The state management challenge is avoiding overfitting to vocal minorities. A single high-engagement complaint thread should not trigger aggressive throttling. You need temporal smoothing and threshold tuning.

In financial contexts like the original HN thread (discovered via “quantitative finance” query), these constraints become stricter. Quant researchers scanning for alpha-generating ideas operate under different quality thresholds than casual browsers. They need higher precision (false positives waste analysis time), lower latency (stale information has no value), and explicit source attribution (credibility determines whether to act on a signal). A self-throttling agent serving this audience must track not just engagement metrics but also time-to-value and source reputation scores.

Failure Modes and Observability

Self-throttling agents fail in predictable ways:

Over-throttling

  • Agent becomes too conservative, stops contributing useful content
  • Detection: Category budget drops below 5% despite positive engagement
  • Mitigation: Set floor thresholds, require multiple complaint signals

Under-throttling

  • Agent ignores saturation signals, continues degrading quality
  • Detection: Meta-complaints mention agent category, engagement drops
  • Mitigation: Faster feedback loops, lower complaint thresholds

Category misclassification

  • Agent maps its output to wrong category, bypasses throttling
  • Detection: High flag rate despite passing pre-filters
  • Mitigation: Human-in-loop validation, periodic recalibration

Feedback loop gaming

  • Agent learns to avoid detection rather than improve quality
  • Detection: High approval rate but low actual engagement
  • Mitigation: Track end-to-end metrics, not just intermediate filters

Observability requirements:

  • Real-time dashboard of category budgets and current ratios
  • Alert on meta-complaint spikes above baseline
  • Weekly report of agent contribution quality vs. human baseline
  • A/B testing framework to validate throttling logic changes

Financial Context Constraints

The original thread surfaced in a financial query context, which shifts the quality bar. In trading and research communities, information quality directly impacts decisions. Latency matters: stale information is worse than no information. Precision matters: false positives are costly, not just annoying. Source credibility matters: agent outputs need clear attribution.

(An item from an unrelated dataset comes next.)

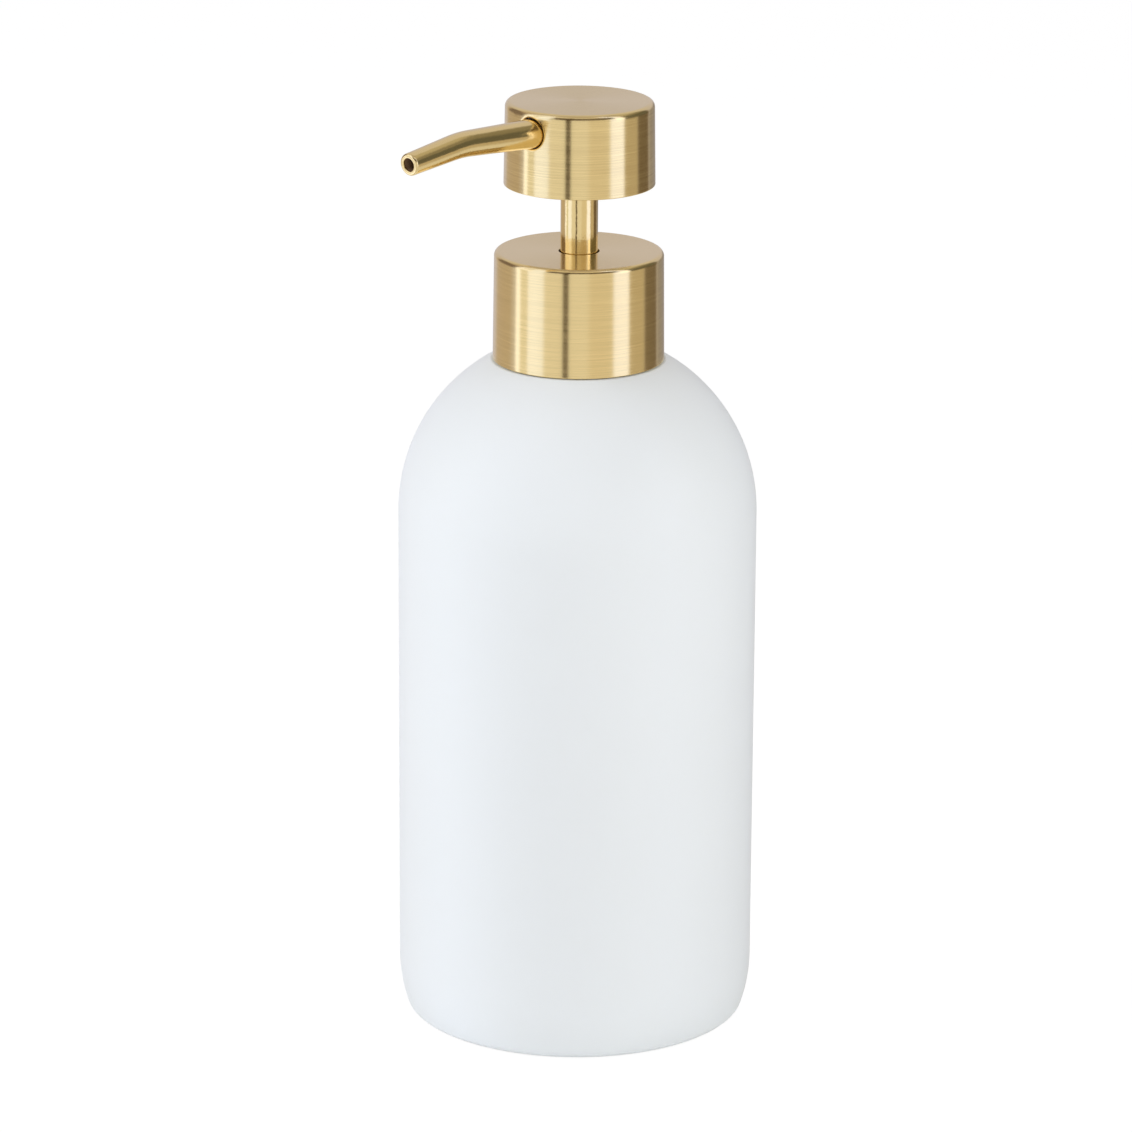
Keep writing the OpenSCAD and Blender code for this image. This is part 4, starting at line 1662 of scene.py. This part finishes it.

A self-throttling agent in a financial context needs additional constraints:

  • Higher engagement thresholds before posting (10+ expected upvotes, not 5)
  • Explicit source attribution for all claims
  • Faster cooldown triggers (single complaint may be enough)
  • Separate budgets for market-moving vs. educational content

Technical Verdict

This pattern is RECOMMENDED for agents operating in high-signal communities where saturation is a measurable risk. The original HN thread (132 points, 35 comments) demonstrates that even moderate engagement on quality complaints signals a real boundary. When users complain about AI saturation in a context where they are searching for alpha-generating ideas, they are defining a quality threshold that directly impacts trading decisions. Self-throttling agents respect this boundary and avoid degrading the information environment they depend on.

Use self-throttling agents when:

  • You are contributing to high-signal communities where saturation is a real risk
  • You have access to sentiment-labeled discussion threads as training data
  • You can track engagement metrics over time to validate throttling logic
  • The cost of over-contributing (noise saturation) exceeds the cost of under-contributing (missed opportunities)

Avoid this pattern when:

  • You are operating in low-signal environments where volume is valued over quality
  • You lack feedback mechanisms to detect saturation
  • Your agent outputs are highly differentiated and unlikely to saturate a category
  • The community has no meta-discussion culture to mine for signals

The core insight is treating community complaints as structured training data rather than noise to ignore. When users say “too much AI content,” they are defining a quality boundary. Agents that learn to respect those boundaries will outlast agents that treat every platform as an extraction opportunity.